Task statement ▸
Repeat the lines below exactly as written, please, from the line with "color([0.80, 0.80, 0.72])" to the line with "cad_parts[node].hide_render = cad_parts[node].hide_viewport", both lines included, and no others.

......

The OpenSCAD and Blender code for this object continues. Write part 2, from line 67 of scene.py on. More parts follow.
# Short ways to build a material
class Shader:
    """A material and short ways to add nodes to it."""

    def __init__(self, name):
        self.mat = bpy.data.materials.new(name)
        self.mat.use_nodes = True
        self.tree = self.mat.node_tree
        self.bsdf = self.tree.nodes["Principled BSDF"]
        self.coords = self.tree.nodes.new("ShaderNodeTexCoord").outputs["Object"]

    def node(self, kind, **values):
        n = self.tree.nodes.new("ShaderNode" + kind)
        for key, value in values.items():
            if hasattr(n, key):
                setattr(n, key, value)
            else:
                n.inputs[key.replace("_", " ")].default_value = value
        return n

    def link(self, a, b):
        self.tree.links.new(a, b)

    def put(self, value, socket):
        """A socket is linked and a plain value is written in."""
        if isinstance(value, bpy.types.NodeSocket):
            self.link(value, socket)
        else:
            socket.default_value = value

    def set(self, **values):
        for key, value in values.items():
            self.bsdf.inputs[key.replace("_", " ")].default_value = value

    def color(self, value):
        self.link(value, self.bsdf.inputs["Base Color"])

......

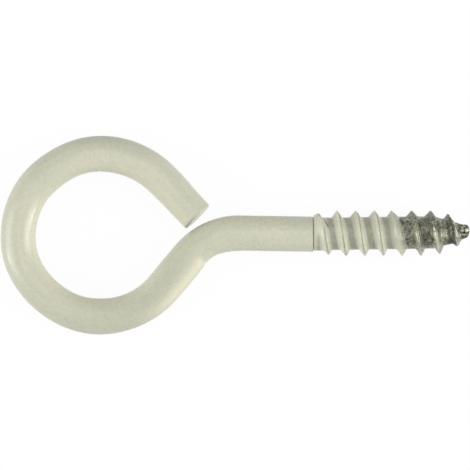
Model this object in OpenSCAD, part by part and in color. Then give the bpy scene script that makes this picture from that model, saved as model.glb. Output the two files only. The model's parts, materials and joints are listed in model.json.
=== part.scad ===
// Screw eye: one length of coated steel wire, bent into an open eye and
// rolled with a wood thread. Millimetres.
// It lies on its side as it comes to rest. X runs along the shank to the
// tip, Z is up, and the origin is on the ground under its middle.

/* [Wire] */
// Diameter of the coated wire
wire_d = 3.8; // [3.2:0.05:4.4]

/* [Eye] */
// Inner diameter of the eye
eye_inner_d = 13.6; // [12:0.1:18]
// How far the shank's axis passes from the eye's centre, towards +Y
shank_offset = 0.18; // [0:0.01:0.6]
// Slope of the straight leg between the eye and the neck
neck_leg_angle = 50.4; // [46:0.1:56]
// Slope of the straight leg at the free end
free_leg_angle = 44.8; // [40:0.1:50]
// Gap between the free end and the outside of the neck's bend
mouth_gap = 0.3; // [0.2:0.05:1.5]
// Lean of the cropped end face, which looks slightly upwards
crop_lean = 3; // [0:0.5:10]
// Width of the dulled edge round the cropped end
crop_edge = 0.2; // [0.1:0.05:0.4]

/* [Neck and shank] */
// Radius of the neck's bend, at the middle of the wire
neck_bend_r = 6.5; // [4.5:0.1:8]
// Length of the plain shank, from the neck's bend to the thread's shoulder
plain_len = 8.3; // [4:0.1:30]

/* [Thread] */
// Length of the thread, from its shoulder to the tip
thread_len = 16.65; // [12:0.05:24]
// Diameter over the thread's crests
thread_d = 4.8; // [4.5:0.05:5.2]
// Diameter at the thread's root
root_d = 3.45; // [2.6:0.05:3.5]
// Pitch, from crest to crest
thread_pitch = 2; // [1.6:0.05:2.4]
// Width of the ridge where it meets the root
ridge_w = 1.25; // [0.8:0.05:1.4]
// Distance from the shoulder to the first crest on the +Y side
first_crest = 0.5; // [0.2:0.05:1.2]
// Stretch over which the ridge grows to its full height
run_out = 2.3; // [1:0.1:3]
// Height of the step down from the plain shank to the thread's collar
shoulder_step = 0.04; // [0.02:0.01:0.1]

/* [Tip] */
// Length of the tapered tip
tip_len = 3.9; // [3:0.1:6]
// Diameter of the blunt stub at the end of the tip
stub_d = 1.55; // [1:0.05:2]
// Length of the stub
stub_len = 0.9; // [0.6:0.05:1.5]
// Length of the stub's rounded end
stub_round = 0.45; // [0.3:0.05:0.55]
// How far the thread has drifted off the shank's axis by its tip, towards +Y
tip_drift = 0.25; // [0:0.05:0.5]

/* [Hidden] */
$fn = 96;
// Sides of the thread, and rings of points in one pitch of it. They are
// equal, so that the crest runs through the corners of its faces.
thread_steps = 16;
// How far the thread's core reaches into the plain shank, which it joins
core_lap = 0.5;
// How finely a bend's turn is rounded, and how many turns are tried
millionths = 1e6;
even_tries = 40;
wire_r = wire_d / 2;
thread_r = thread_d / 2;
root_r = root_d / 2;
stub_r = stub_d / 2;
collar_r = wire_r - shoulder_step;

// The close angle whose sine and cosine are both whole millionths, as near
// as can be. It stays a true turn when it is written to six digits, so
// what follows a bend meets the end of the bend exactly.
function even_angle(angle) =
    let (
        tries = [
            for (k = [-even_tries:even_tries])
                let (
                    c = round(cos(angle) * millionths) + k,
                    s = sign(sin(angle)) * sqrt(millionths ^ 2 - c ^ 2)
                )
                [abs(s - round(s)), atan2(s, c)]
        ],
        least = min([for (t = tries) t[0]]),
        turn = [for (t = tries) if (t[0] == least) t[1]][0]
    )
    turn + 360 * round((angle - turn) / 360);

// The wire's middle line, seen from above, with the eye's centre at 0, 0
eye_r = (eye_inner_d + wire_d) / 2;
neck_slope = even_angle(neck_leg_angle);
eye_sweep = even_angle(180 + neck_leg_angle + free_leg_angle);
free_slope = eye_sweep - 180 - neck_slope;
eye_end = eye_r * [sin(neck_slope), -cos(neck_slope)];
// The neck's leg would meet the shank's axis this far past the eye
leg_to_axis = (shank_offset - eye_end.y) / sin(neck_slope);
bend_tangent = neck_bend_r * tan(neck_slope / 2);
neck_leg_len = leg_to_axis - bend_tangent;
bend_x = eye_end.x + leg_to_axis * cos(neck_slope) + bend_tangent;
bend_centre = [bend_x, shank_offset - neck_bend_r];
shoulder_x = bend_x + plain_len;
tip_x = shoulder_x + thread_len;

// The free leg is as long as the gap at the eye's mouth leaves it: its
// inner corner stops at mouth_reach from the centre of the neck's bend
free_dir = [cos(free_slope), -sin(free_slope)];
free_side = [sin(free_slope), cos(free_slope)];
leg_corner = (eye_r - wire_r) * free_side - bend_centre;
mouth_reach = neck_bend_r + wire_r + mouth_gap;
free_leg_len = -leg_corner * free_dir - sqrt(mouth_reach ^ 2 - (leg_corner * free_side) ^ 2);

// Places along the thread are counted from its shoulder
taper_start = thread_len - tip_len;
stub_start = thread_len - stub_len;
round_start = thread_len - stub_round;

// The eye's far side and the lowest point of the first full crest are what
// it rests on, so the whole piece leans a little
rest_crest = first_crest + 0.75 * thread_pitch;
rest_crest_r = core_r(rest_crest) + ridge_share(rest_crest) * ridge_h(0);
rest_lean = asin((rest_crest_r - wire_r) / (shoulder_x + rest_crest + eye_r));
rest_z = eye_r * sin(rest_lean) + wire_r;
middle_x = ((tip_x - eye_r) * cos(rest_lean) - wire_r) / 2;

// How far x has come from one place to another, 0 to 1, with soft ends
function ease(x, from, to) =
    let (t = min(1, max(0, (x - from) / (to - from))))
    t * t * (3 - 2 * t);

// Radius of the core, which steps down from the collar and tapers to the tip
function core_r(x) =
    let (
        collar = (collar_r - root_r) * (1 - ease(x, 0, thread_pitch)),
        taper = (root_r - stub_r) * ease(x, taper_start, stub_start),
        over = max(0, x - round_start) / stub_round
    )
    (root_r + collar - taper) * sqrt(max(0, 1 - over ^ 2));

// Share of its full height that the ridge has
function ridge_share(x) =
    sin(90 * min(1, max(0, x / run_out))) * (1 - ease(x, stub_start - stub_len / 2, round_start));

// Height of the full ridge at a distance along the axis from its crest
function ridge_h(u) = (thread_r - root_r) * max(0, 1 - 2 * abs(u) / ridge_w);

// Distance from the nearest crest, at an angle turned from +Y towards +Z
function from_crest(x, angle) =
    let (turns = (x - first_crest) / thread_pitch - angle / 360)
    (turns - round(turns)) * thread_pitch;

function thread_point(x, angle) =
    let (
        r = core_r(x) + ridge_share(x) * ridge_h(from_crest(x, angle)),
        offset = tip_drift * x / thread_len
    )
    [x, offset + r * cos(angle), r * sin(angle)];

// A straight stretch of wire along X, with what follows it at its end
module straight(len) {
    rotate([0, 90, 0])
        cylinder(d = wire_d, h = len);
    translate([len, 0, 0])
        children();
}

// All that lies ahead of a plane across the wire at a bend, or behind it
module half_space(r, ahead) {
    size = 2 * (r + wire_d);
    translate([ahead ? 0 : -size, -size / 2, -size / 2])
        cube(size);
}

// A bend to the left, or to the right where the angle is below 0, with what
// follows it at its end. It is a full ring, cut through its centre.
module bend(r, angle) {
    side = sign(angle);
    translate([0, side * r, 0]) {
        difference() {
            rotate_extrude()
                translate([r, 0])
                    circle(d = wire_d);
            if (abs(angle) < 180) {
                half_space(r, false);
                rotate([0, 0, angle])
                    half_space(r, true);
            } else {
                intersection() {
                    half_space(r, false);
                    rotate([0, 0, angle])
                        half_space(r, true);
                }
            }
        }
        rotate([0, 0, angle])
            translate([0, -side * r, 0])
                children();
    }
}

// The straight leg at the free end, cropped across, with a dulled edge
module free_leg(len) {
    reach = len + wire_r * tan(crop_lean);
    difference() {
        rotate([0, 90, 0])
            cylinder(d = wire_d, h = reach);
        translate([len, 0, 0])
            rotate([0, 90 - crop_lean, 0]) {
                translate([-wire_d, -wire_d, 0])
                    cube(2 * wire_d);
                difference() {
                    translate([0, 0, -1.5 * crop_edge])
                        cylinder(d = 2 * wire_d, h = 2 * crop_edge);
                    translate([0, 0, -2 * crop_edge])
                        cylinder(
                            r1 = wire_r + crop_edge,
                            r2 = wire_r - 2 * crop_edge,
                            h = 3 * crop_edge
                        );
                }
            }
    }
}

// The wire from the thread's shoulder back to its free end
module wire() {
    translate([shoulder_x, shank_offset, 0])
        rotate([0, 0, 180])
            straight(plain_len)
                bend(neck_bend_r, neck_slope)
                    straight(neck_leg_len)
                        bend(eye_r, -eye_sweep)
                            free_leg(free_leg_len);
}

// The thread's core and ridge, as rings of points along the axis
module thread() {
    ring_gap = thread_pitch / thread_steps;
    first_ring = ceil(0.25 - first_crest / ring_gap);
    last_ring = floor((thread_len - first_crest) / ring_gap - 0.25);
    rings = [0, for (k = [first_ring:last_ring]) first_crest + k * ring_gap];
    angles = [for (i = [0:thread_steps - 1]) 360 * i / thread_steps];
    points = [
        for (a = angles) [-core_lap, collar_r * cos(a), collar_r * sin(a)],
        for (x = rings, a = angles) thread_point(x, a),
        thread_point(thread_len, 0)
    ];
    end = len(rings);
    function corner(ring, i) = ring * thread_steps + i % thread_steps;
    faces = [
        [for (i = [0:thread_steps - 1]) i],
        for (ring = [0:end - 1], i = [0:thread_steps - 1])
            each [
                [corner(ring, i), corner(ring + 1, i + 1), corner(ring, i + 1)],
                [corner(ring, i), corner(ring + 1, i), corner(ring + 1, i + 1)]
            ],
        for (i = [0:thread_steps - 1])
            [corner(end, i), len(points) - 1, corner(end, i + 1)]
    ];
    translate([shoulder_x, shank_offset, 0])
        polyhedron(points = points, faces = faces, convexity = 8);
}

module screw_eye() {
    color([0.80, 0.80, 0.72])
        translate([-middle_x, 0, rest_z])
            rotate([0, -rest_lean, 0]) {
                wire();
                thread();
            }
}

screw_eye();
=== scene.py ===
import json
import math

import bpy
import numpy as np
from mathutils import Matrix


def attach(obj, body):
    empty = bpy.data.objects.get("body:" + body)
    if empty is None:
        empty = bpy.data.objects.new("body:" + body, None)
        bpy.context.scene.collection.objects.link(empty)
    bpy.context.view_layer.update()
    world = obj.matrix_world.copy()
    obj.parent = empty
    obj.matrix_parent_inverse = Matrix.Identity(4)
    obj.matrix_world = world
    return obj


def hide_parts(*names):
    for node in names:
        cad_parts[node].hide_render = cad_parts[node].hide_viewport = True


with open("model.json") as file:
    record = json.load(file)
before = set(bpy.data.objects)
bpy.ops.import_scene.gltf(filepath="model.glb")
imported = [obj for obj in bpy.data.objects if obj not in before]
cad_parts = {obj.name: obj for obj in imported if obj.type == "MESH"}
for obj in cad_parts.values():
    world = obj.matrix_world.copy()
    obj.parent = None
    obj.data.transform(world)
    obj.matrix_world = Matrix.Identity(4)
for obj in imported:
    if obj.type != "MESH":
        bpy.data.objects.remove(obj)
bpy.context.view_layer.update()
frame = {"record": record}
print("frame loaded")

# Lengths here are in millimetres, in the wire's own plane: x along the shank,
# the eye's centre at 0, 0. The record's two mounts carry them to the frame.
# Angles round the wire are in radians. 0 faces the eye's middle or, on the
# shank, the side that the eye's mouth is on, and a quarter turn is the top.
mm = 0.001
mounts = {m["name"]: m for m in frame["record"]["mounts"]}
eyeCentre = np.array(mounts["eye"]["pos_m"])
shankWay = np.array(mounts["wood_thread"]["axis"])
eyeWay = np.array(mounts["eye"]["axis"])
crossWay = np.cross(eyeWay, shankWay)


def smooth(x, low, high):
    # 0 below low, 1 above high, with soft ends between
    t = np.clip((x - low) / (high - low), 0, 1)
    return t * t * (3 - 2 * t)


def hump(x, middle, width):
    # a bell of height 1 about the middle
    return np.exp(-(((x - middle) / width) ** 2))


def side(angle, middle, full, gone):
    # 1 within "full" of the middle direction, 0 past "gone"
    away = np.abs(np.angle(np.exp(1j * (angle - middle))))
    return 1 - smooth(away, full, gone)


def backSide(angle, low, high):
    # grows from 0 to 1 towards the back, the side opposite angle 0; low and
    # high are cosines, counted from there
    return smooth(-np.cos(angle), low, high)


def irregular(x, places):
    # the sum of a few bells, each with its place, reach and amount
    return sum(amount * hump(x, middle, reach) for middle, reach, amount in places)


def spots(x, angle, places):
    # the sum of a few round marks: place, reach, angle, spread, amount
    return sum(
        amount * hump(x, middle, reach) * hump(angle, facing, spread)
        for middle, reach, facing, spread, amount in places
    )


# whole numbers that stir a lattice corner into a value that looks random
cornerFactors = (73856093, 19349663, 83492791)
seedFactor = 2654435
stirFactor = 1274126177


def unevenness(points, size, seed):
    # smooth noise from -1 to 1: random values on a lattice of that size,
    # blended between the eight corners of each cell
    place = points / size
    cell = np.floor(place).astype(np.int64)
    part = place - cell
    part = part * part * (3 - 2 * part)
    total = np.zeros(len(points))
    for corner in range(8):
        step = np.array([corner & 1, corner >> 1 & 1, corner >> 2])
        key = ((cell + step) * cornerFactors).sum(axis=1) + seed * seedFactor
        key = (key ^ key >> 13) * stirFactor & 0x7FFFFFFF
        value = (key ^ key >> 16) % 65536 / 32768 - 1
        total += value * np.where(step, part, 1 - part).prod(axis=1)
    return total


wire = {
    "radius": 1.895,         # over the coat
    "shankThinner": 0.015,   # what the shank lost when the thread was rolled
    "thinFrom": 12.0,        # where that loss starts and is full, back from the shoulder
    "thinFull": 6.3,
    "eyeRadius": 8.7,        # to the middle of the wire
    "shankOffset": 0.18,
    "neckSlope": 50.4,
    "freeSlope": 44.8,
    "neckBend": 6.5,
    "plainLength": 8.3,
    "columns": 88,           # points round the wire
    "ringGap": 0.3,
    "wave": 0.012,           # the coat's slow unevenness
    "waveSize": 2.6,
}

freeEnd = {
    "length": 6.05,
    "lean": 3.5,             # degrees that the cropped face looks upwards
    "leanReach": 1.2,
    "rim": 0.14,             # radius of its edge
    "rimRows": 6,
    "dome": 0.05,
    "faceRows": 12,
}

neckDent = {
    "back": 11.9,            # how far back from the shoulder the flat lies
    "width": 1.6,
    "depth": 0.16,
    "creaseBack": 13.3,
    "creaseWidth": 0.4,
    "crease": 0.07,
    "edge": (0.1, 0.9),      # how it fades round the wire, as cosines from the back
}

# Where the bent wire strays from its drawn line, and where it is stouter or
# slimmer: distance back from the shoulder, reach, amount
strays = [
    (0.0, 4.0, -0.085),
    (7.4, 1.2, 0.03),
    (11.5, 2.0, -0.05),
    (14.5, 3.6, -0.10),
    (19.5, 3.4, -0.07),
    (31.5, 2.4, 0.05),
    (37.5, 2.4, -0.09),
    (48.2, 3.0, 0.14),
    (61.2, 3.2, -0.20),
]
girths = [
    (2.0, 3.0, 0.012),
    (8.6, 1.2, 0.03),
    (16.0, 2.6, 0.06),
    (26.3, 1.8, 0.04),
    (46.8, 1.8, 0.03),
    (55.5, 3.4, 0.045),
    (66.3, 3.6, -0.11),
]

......

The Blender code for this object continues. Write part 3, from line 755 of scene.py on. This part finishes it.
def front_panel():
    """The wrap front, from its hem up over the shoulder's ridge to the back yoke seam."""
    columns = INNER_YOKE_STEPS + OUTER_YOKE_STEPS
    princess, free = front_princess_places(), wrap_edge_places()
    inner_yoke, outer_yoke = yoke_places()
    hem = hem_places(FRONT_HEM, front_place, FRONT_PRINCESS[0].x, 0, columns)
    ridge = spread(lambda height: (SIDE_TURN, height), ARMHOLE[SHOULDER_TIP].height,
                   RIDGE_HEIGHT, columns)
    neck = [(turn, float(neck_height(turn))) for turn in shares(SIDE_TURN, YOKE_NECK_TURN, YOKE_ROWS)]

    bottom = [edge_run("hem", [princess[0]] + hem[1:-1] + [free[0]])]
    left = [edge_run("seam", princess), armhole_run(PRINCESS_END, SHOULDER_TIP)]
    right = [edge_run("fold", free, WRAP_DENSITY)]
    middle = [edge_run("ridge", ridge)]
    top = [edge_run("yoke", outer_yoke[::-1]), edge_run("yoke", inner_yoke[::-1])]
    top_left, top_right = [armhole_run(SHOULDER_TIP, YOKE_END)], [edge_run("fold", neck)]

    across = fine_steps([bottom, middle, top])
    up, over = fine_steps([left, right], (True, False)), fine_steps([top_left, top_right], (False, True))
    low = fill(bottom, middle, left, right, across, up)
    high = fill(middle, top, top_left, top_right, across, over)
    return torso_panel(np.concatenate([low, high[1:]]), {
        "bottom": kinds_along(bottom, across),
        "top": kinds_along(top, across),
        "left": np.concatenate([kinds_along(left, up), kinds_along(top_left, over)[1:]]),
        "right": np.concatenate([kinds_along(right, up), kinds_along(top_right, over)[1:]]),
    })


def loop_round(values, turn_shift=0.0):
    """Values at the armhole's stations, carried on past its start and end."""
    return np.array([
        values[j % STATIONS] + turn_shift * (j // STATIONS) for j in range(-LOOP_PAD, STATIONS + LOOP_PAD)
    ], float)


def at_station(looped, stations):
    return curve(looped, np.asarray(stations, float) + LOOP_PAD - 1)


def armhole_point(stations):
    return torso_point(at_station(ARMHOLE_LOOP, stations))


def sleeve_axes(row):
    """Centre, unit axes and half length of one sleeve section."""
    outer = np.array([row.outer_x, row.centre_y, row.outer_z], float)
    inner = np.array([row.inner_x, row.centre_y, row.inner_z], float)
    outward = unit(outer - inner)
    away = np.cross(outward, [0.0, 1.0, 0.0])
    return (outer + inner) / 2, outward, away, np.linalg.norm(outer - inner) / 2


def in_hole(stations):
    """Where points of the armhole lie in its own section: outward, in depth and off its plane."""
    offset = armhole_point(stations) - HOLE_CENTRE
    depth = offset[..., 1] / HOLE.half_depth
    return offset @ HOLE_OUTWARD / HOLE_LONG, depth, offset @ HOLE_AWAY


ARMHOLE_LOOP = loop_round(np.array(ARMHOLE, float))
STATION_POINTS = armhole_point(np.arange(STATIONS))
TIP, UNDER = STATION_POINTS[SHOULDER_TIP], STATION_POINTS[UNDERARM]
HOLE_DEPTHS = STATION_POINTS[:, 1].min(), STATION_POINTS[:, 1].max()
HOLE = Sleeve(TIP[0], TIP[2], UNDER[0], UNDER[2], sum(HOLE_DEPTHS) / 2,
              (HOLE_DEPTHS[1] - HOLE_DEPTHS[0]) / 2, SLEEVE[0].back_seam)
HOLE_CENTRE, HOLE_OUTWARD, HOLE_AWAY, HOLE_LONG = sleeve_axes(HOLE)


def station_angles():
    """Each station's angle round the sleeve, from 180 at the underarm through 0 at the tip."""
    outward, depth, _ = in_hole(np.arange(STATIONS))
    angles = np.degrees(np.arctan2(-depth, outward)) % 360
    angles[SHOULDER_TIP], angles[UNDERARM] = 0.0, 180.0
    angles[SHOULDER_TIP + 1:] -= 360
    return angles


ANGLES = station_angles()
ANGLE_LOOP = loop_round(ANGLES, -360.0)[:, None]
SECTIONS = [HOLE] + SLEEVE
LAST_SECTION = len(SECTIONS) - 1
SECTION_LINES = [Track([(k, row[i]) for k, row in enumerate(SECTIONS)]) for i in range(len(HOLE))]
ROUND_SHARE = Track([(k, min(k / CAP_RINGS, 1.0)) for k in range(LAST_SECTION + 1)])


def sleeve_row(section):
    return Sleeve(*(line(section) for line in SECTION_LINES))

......

Solution ▸
    color([0.80, 0.80, 0.72])
        translate([-middle_x, 0, rest_z])
            rotate([0, -rest_lean, 0]) {
                wire();
                thread();
            }
}

screw_eye();
=== scene.py ===
import json
import math

import bpy
import numpy as np
from mathutils import Matrix


def attach(obj, body):
    empty = bpy.data.objects.get("body:" + body)
    if empty is None:
        empty = bpy.data.objects.new("body:" + body, None)
        bpy.context.scene.collection.objects.link(empty)
    bpy.context.view_layer.update()
    world = obj.matrix_world.copy()
    obj.parent = empty
    obj.matrix_parent_inverse = Matrix.Identity(4)
    obj.matrix_world = world
    return obj


def hide_parts(*names):
    for node in names:
        cad_parts[node].hide_render = cad_parts[node].hide_viewport = True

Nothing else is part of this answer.